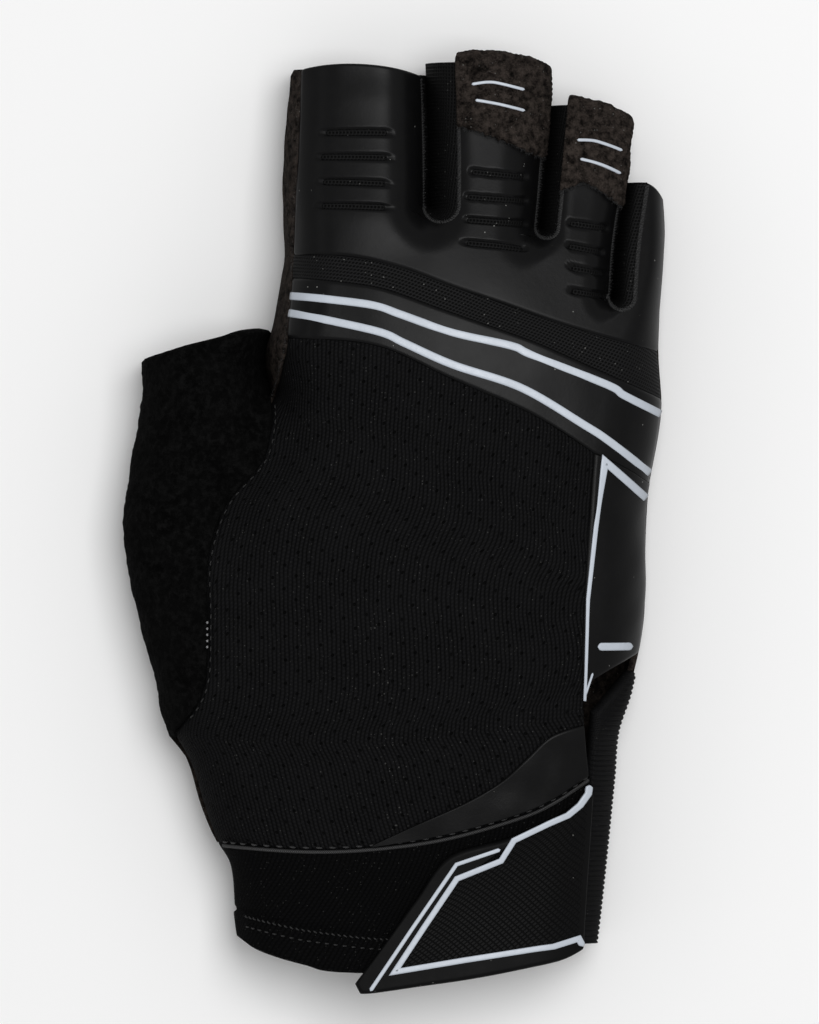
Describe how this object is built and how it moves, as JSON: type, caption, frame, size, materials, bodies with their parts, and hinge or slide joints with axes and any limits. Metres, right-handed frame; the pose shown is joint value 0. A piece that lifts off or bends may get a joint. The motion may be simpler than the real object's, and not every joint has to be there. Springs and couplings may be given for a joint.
{
  "type": "weightlifting glove",
  "caption": "Half-finger weightlifting glove for the right hand, with suede palm, smooth knuckle overlay, knit back, pull tabs and a wrist closure tab.",
  "frame": {"origin": "middle of the bottom of the glove's bounding box, on the surface that the palm lies on", "axes": "+X towards the little-finger side, +Y towards the fingertips, +Z out of the back of the hand"},
  "size_m": [0.119, 0.2068, 0.036],
  "materials": {
    "suede": "napped, mottled brown-black",
    "overlay": "smooth matt synthetic leather",
    "mesh": "coarse woven mesh",
    "knit": "fine rib knit",
    "nap": "brushed towelling",
    "elastic": "cross-ribbed elastic",
    "moulded": "moulded, with a diamond grain"
  },
  "bodies": {
    "root": {"palm_panel": "suede", "knuckle_panel": "overlay", "mesh_strip": "mesh", "stripe_band": "overlay", "back_panel": "knit", "side_panel": "overlay", "wrist_patch": "overlay", "thumb_sleeve": "nap", "index_middle_sidewall": "mesh", "middle_ring_sidewall": "mesh", "ring_little_sidewall": "mesh", "middle_pull_tab": "suede", "ring_pull_tab": "suede", "cuff": "knit", "edge_binding": "elastic", "strap_tab": "moulded"}
  },
  "joints": []
}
• • • •
- _Task goal_:
Reproduce each line of the material containing the word "joints".

- _Answer to the exercise_:
Describe how this object is built and how it moves, as JSON: type, caption, frame, size, materials, bodies with their parts, and hinge or slide joints with axes and any limits. Metres, right-handed frame; the pose shown is joint value 0. A piece that lifts off or bends may get a joint. The motion may be simpler than the real object's, and not every joint has to be there. Springs and couplings may be given for a joint.
  "joints": []